No festival the size of Electric Picnic (about 70,000 people) contains a single type of person. The Wolfe Tones headlining was announced in advance, so any die-hard fans of the types mentioned above will have had time to get their tickets.
But a camping ticket for the festival runs to €300, and tickets sold out in under an hour when they went on sale, meaning many will have paid a lot more on the secondary market. A quick browse of the relevant hashtags on Instagram and TikTok reveals that an attendee was more likely to be a young creative living on their parents’ credit card or a well-off office worker with his kids than a working class Communist in a Celtic jersey.
That means that a very large slice of that crowd was status-conscious, upwardly mobile middle-class people from Dublin. This has traditionally been the constituency least receptive to republican imagery and ideas, the least likely to sympathise with the IRA and the least likely to vote for Sinn Féin. People of that type participating in a mass singalong to the Wolfe Tones back catalogue does represent some small change to their perception of republicanism.
I remember what it was like before. On the Southside of Dublin in the late 1990s, where I grew up, being a republican was probably the least fashionable thing a human being could be. Voting for Sinn Féin would have been half-way between voting for the National Front and the Flat Earth Party, i.e. the act of thug but also a crank.
I’m also exaggerating the average views of the time here for comic effect but not that much. Flash-forward to 2023 and the descendants of those southsiders, their counterparts (in the case of some of the older ones, the people themselves) are jumping around in a field to Celtic Symphony.
Middle-class people are more paranoid of their status than any other group – unlike the people at the very bottom they have something to lose, but unlike the people at the top they lack the money to insulate themselves from a bad social decision. That’s why they (particularly the younger ones) are the most conformist social class. They don’t pick up a suspect device unless they’re absolutely convinced it has been defused.
To the extent Micheál Martin is suggesting SF are radicalising people, he gets the causation back to front. People aren’t being lured into radicalism by Sinn Féin; they believe in their heart of hearts that the party are fundamentally no longer radical - in the sense of committed to violence – or that the radicalism is irreversibly disappearing and is nearly gone.

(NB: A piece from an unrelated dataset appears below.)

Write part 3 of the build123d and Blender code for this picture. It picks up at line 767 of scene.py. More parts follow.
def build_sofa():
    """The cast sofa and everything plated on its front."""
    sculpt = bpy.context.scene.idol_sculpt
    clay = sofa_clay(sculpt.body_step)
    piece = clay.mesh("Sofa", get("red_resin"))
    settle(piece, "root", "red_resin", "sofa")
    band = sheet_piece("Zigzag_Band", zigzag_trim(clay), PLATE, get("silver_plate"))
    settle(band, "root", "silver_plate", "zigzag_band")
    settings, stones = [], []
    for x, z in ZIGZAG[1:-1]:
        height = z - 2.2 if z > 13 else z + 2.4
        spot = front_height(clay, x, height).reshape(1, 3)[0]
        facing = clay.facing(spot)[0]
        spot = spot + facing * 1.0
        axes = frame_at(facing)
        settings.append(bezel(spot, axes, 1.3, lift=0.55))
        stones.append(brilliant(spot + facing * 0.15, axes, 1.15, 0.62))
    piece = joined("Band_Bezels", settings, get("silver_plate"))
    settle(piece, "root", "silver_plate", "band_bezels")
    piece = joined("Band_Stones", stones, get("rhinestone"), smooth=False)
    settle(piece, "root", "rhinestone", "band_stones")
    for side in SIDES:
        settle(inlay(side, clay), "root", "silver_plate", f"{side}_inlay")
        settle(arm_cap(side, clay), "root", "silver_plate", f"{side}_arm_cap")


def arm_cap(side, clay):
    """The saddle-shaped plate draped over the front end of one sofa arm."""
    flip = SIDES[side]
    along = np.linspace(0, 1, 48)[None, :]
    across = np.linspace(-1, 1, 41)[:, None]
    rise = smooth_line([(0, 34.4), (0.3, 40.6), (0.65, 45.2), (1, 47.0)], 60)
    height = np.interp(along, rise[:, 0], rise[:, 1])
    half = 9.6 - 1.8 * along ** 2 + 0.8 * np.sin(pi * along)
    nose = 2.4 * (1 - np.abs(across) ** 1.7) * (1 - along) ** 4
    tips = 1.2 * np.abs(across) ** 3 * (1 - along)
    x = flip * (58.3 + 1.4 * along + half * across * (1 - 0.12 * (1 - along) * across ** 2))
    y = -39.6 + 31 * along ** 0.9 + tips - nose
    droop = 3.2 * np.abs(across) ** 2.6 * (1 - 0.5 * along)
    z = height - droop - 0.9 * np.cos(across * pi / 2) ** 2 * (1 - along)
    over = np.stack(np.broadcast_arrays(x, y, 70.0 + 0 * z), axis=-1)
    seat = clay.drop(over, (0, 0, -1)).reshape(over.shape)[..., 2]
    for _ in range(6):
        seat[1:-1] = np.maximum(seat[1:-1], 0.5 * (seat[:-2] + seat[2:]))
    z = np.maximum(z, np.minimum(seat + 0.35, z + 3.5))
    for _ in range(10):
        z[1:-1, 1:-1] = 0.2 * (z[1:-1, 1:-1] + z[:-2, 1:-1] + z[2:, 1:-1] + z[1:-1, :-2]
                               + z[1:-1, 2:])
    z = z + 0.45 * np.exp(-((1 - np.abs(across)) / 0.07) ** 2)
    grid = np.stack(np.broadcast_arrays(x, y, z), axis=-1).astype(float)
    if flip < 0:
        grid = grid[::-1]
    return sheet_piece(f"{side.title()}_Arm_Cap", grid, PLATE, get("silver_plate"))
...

The Troubles are close enough in time that a respectable, status-conscious Irish person can feel a charge of frisson at the proximity to radical politics and violence, but far enough away they risk nothing socially by playing with that memory. If anything was ever asked of them – because of a formal resumption of the IRA campaign – that frisson would curdle instantly into horror and their interest would disappear. To be clear, again, I’m talking about upwardly mobile middle-class people here. If a bomb went off in canary wharf the night before the Wolfe Tones took the stage and the IRA released a statement saying the war’s back on, the field at Electric Picnic would be emptied of them. That’s the reality.

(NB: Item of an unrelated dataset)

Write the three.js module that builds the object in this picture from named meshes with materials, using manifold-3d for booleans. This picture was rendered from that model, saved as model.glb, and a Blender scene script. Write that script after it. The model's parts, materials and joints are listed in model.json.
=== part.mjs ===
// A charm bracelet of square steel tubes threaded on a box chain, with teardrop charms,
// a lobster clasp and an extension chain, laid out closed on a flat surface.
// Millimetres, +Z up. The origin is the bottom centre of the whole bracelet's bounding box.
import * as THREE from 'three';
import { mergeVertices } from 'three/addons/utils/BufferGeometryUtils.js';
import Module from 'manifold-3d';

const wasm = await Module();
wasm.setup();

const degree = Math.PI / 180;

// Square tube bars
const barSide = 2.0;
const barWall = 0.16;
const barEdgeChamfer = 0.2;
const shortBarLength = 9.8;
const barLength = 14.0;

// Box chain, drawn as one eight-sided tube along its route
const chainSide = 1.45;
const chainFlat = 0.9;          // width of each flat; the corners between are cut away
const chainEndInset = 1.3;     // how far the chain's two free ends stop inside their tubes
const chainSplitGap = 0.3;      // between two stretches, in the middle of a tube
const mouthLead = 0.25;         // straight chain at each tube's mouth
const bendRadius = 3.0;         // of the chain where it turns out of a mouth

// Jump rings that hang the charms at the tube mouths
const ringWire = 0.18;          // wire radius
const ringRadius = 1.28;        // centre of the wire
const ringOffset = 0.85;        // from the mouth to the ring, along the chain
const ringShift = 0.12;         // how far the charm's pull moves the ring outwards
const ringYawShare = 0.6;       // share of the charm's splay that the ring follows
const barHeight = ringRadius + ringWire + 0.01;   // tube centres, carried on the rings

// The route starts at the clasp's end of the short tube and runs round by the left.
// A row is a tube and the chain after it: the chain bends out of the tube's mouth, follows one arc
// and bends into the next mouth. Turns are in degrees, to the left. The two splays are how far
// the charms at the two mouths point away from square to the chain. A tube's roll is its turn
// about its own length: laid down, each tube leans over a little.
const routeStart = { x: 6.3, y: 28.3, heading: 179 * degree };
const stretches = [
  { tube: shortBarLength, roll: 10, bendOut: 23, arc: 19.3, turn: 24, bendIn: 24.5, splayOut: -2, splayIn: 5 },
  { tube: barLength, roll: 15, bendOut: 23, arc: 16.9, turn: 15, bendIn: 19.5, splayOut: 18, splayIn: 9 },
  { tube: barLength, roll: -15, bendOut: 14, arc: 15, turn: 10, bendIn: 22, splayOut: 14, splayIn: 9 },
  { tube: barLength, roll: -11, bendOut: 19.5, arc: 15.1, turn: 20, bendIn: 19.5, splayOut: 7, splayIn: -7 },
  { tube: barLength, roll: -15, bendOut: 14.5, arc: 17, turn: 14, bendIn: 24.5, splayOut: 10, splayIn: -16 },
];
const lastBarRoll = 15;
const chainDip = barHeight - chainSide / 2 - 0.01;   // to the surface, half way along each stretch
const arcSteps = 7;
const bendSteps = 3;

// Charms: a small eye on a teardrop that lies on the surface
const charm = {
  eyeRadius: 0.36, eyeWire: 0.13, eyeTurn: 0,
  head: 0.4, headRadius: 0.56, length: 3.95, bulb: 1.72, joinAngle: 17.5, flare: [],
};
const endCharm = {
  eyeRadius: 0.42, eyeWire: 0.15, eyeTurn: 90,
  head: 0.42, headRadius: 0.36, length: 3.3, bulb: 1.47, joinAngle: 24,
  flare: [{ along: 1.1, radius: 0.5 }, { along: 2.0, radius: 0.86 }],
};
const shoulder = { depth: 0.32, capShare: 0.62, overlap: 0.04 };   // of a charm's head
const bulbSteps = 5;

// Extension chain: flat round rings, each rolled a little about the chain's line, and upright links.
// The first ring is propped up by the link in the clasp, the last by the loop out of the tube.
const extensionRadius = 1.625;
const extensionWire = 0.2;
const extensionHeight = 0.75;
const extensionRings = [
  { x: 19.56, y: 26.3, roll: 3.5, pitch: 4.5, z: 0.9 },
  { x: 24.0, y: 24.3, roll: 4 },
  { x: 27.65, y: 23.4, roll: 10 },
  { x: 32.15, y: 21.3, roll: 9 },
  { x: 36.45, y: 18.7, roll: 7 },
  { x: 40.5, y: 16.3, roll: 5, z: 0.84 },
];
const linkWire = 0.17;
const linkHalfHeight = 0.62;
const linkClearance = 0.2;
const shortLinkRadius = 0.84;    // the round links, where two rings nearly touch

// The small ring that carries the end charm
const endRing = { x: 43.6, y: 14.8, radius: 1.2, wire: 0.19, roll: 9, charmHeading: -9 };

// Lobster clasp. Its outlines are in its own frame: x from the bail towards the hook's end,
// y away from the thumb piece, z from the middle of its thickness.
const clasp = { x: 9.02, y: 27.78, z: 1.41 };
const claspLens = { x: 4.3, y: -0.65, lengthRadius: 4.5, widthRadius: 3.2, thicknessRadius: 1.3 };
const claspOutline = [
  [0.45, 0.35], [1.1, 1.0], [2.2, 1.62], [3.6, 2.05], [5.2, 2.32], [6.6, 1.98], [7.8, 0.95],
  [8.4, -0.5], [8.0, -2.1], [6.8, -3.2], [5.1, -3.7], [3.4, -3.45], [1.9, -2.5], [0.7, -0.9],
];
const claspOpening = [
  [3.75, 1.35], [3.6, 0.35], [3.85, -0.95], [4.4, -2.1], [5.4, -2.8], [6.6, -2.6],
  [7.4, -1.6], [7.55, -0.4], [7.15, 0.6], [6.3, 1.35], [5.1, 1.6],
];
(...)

Even as it stands SF brand has not been fully detoxified amongst respectable middle class people. At a promotional event in 2021 Fintan O’Toole said that he:
“… can’t vote for Sinn Féin, because I remember too much stuff, that was so cruel, so inhuman. Planting bombs in cafes and pubs just to kill as many young people randomly as you possibly could. Doing that over and over and over again. I just can’t deal with it, until they’ve dealt with it. I want them to say, this is why it happened, how it happened. We’ve confronted it, we’re not doing that again. But you still have Gerry Adams telling us they haven’t gone away, you know. You still have Sinn Féin TDs doing ‘Up the Ra’ stuff. I find that personally very difficult. I completely understand why somebody in their 20s or 30s doesn’t. I feel very old in relation to this, because I have all these memories I can’t get rid of.”

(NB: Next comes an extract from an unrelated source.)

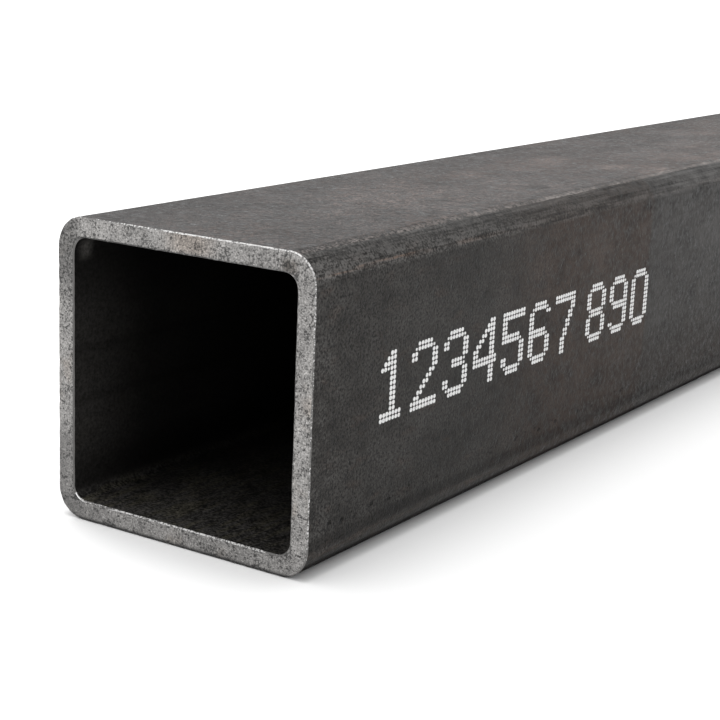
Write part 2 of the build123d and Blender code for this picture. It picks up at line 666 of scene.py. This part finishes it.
# the narrow edge that deburring leaves: bright metal, broken by bits of scale
edgeSet = {
    "bright": grey(0.58, 0.01),
    "worn": grey(0.95),
    "dull": grey(0.13, 0.03),
    "metallic": 0.3,
    "roughness": 0.45,
    "dullRoughness": 0.65,
    "grains": {
        "broken": {"size": 0.0007, "roughness": 0.7},
        "wide": {"size": 0.007, "detail": 2.0},
    },
    "relief": {"broken": 0.00006},
    # how much of each edge is bright: most on the upper outer one and the lower edge of the bore
    "upperHeight": (0.079, 0.086),
    "upperAcross": (-0.040, 0.030, 0.45, 1.0),
    "boreFootHeight": (0.0058, 0.0004, 0.0005),
    "boreFootLeft": (-0.034, -0.016, 0.6, 0.88),
    "boreFootRight": (0.029, 0.033, 1.0, 0.1),
    "rightAcross": (0.0440, 0.0446, 0.0, 0.55),
    "elsewhere": 0.12,
    # the left corner of the bore's foot is worn bright next to the sawn face
    "wornAcross": (-0.0374, 0.0008, 0.0005),
    "wornHeight": (0.0070, 0.0006, 0.0005),
    "wornDepth": (0.00016, 0.00030, 1.0, 0.0),
    "wornShare": 1.2,
    "amountShare": 0.26,
    "wideShare": 0.3,
    "shine": (0.81, 0.91),
    # darker at the floor and along the roof of the bore
    "lowestEdge": (0.0003, 0.0016, 0.15, 1.0),
    "roofHeight": (0.0842, 0.0003, 0.0005),
    "roofAcross": (0.0, 0.0390, 0.0010),
    "roofShade": -0.62,
}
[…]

It’s indicative how he frames his objection - the implication is that he is *should* “deal with it”, and should “get rid of” those memories. Part of that is down to the youth-centric nature of left-wing politics; young people like it and they can’t be wrong. Of course, even if he (and people like him) did get past this stuff, there would still be questions about SF in government, like their relationship to be Gardai, to be considered. But the question for the still quite large number of middle-class Irish people who do remember the heat of the troubles, and never liked or supported Sinn Féin is - what if the price of the IRA finally, truly going away is that you have to live with them being remembered fondly by your children?
One irony is that the dublin southsiders who were willing to accept the opprobrium of voting SF back in the nineties when they would get about 1% of first preferences then faced the opprobrium of Sinn Fein in the noughties and got kicked out for their socially catholic and pro life views.
I agree with a lot of your take but I don't think the Electric Picnicers are really cheering in favour of something. I think they are enjoying, enormously enjoying, putting the wind up their respectable betters.
It's the countercultural nature of "ooh ah up the ra" more than the republicanism of it.
And speaking of... the up the ra chorus of "sam missiles in the sky" is way better.
https://youtu.be/cpl-MZP4j1I?si=dgsCvDWEKPIh5wFz&t=65
This piece is excellent as always, thanks for writing.
I continue to be amazed at the parallels between the upwardly mobile, privileged class in America with that in Europe. I blame the smartphone but maybe it’s always been this way.
One (superficial) difference is these folks in America wouldn’t be caught dead publicly belting out patriotic or rebel music!